Заметила Майя на французском, когда они сидели в довольно тесном офисе музея. Майя, однако, и здесь умудрилась навести уют, потратив немало денег и сил на то, чтобы музей выглядел будто фотографии на страницах Architectural Digest17. Хотулев уютно расположился в кресле, оббитом модной тканью букле бежевого оттенка, положив ноги на журнальный столик, Майя сидела за компьютером. Между тем они беседовали.
Да, у них был музей русской культуры, но дома Хотулев с дочерью всегда разговаривали по-французски, так было проще. Ему было стыдно признаться даже самому себе, что Майя выучила русский язык без его помощи, собственно, как она выучила и французский, как она научилась ходить, читать и прочее. За все это отвечала ее мать Сабин, он же отвечал за гольф и приличный заработок для семьи. Однако, когда они с Сабин расстались, а дочь, затаив на него обиду, принялась звать его Грегори на идеальном французском и отчим стал ей ближе отца, тогда он и понял, что все это было неправильное распределение ролей.
В прошлом же это казалось верным шагом. Было ощущение, что маленькая девочка ещё не скоро станет взрослой дамой и можно было не ловить драгоценные моменты ее детства. Он был увлечен своей игрой, Сабин же – своей карьерой модели, но в конце концов они разлюбили друг друга за то, за что изначально полюбили.
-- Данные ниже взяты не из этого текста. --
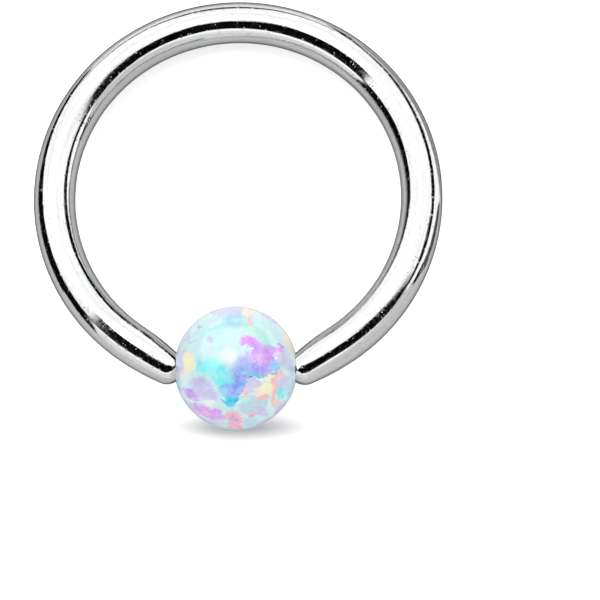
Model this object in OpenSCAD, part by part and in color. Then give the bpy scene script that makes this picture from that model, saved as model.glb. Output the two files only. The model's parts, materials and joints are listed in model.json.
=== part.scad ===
// Captive bead ring for a piercing: an open wire ring whose two tapered ends hold a round bead
// in shallow dimples. It lies on its side, propped up by the bead, with its underside at z = 0.
// Sizes are in millimetres.

/* [Ring] */
// Thickness of the round wire
wire_d = 1.02; // [0.9:0.02:1.2]
// Clear width inside the ring
inner_d = 8; // [6:0.5:12]

/* [Ring ends] */
// Radius of the long curve that narrows each end
taper_r = 6.25; // [3:0.05:8]
// Radius of the rounded nose that closes each end
nose_r = 0.42; // [0.38:0.01:0.44]

/* [Bead] */
// Diameter of the bead
bead_d = 3; // [2.6:0.1:4]
// Depth of the dimple on each side of the bead
dimple_depth = 0.28; // [0.24:0.01:0.4]
// How far the bead's middle lies beyond the noses, away from the ring's middle
bead_drop = 0.015; // [0:0.005:0.06]
// Room to turn between a nose and the wall of its dimple
seat_gap = 0.02; // [0.02:0.01:0.05]

/* [Hidden] */
$fn = 128;

wire_r = wire_d / 2;
bead_r = bead_d / 2;
// From the middle of the ring to the middle of its wire
ring_r = inner_d / 2 + wire_r;

// Each end leaves the round of the ring on its tangent. The nose's middle is this far along it,
// where a ball of the nose's radius just touches the inside of the taper's curve
nose_along = sqrt(pow(taper_r - nose_r, 2) - pow(taper_r - wire_r, 2));
// Where the taper's curve hands over to the nose, along the end
nose_join = nose_along * taper_r / (taper_r - nose_r);

// A dimple is part of a sphere that holds the nose, with room to turn, wherever the bead spins to
dimple_r = nose_r + bead_drop + seat_gap;
// From the middle of the bead to the middle of a dimple's sphere, which is level with the nose
dimple_reach = bead_r - dimple_depth + dimple_r;

// From the middle of the ring to the middle of a nose, and the same measured square to the gap
nose_reach = norm([ring_r, nose_along]);
nose_y = sqrt(pow(nose_reach, 2) - pow(dimple_reach, 2));
// Half of the angle over which the ring's round part is open
gap_angle = asin(dimple_reach / nose_reach) + atan(nose_along / ring_r);
// From the middle of the ring to the middle of the bead
bead_reach = nose_y + bead_drop;

// At rest the ring leans on the bead, which is thicker than the wire
lean = asin((bead_r - wire_r) / (bead_reach + ring_r));
ring_z = wire_r + ring_r * sin(lean);
// Puts the middle of the footprint at the origin
front_y = bead_reach * cos(lean) + bead_r;
back_y = ring_r * cos(lean) + wire_r;
ring_y = (front_y - back_y) / 2;

// Moves a piece from the ring's own plane to where it rests on the floor, bead towards -Y
module at_rest() {
    translate([0, ring_y, ring_z])
        rotate([-lean, 0, 0])
            children();
}

// Half outline of a tapered end: the long curve, then the nose
module end_profile() {
    intersection() {
        translate([wire_r - taper_r, 0])
            circle(r = taper_r);
        square([wire_r, nose_join]);
    }
    intersection() {
        translate([0, nose_along])
            circle(r = nose_r);
        translate([0, nose_join])
            square([nose_r, nose_along + nose_r - nose_join]);
    }
}

// Turns a piece about the ring's middle, from the +X axis to the ring's end beside the gap
module at_end() {
    rotate([0, 0, gap_angle - 90])
        children();
}

// All that lies past the ring's end on the +X side, towards the gap and beyond it
module past_end() {
    at_end()
        translate([0, -2 * ring_r, -wire_d])
            cube([2 * ring_r, 2 * ring_r, 2 * wire_d]);
}

// The round part of the ring, with the gap cut out of it
module round_wire() {
    difference() {
        rotate_extrude()
            translate([ring_r, 0])
                circle(r = wire_r);
        intersection() {
            past_end();
            mirror([1, 0, 0])
                past_end();
        }
    }
}

// The end on the +X side of the gap. It starts face to face with the round part
module tapered_end() {
    at_end()
        translate([ring_r, 0, 0])
            rotate([90, 0, 0])
                rotate_extrude()
                    end_profile();
}

module ring() {
    color([0.78, 0.79, 0.8])
        at_rest() {
            round_wire();
            tapered_end();
            mirror([1, 0, 0])
                tapered_end();
        }
}

// Half outline of the bead, which is turned about the line through both dimples
module bead_profile() {
    difference() {
        circle(r = bead_r);
        translate([-bead_d, -bead_d])
            square([bead_d, 2 * bead_d]);
        for (side = [-1, 1])
            translate([0, side * dimple_reach])
                circle(r = dimple_r);
    }
}

module bead() {
    color([0.66, 0.86, 0.93])
        at_rest()
            translate([0, -bead_reach, 0])
                rotate([0, 90, 0])
                    rotate_extrude()
                        bead_profile();
}

ring();
bead();
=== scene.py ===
import json
import math

import bpy
from bpy.props import FloatProperty, FloatVectorProperty, IntProperty, PointerProperty
from bpy.types import Operator, Panel, PropertyGroup
from mathutils import Matrix, Vector


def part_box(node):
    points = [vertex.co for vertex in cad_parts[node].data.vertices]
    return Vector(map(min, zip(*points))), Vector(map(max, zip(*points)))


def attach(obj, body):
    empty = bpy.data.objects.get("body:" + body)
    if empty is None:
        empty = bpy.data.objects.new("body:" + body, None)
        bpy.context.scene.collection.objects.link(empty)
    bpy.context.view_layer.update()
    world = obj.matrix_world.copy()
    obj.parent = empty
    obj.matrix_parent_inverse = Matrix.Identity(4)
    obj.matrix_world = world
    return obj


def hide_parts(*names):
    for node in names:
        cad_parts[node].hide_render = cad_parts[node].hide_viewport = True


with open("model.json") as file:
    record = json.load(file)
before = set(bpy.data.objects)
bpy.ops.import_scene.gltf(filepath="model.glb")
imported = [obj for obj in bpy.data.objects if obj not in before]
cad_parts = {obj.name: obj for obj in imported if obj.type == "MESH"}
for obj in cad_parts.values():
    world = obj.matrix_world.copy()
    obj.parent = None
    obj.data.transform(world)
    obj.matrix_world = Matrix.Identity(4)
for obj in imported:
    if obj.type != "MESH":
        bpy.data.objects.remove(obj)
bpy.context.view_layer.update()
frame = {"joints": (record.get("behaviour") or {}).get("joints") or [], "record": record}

bl_info = {
    "name": "Captive Bead Ring",
    "version": (1, 0, 0),
    "blender": (4, 5, 0),
    "location": "View3D > Sidebar > Bead Ring",
    "description": "Builds a steel captive bead ring, its opal bead and the studio they are shown in",
    "category": "Object",
}

MM = 0.001
RIGHT = Vector((1, 0, 0))

# Places and sizes that the frame gives. The ring's middle lies on the line from the wire's far side
# to the bead's middle, and both of those are named in the record.
FAR_SIDE = Vector(next(m for m in frame["record"]["mounts"] if m["name"] == "piercing_seat")["pos_m"])
BEAD_MIDDLE = Vector(next(j for j in frame["joints"] if j["name"] == "bead_spin")["pos_m"])
WIRE_R = FAR_SIDE.z
BEAD_R = BEAD_MIDDLE.z
RING_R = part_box("ring")[1].x - WIRE_R
TO_FAR_SIDE = (FAR_SIDE - BEAD_MIDDLE).normalized()
RING_AXIS = RIGHT.cross(TO_FAR_SIDE)
RING_MIDDLE = FAR_SIDE - TO_FAR_SIDE * RING_R


# Settings

class WireSettings(PropertyGroup):
    """Shape and finish of the wire ring"""

    taper_radius: FloatProperty(
        name="Taper radius", description="Radius of the long curve that narrows each end",
        default=6.25 * MM, unit="LENGTH", precision=5)
    nose_radius: FloatProperty(
        name="Nose radius", description="Radius of the rounded tip of each end",
        default=0.42 * MM, unit="LENGTH", precision=5)
    sides: IntProperty(name="Sides", description="Faces around the wire", default=72, min=12)
    step: FloatProperty(
        name="Step", description="Length of a face along the wire",
        default=0.04 * MM, unit="LENGTH", precision=5)
    colour: FloatVectorProperty(
        name="Colour", description="Reflected colour of the steel",
        default=(0.515, 0.52, 0.525), subtype="COLOR", min=0, max=1)
    roughness: FloatProperty(
        name="Roughness", description="How far the polish blurs a reflection",
        default=0.035, subtype="FACTOR", min=0, max=1)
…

Хотулеву казалось, что карьера модели – подработка с нестабильным доходом, а Сабин в таком же свете видела гольф-турниры и сначала втайне, а потом уже и не очень злилась на мужа за то, что именно она должна была пожертвовать своей карьерой ради дочери. И однажды Хотулев осознал, что его семья – это две женщины, обиженные на него и нежелающие его видеть.
И сейчас Хотулев думал, а открыл бы он этот музей, если бы Россия вдруг не стала увлечением дочери? По правде говоря, он не слишком-то интересовался культурой а-ля рус. Родители его говорили по-русски с сильным акцентом и на своей косвенной родине никогда не бывали, и только его бабушки и дедушки щедро одаривали внука рассказами о некой загадочной стране, которая, по их собственным словам, навсегда ушла в историю. В глубине души маленький Грегори понимал, что его семье было важно, чтобы память о дореволюционной императорской России не утонула в пучине исторических треволнений, но только ему было неинтересно. Что ему до какой-то там России? Он и язык-то выучил только из-за Джины, матери его матери, которая упорно отказывалась говорить с внуком по-французски в то время, как другим членам семьи было проще изъясняться на языке своей новой родины.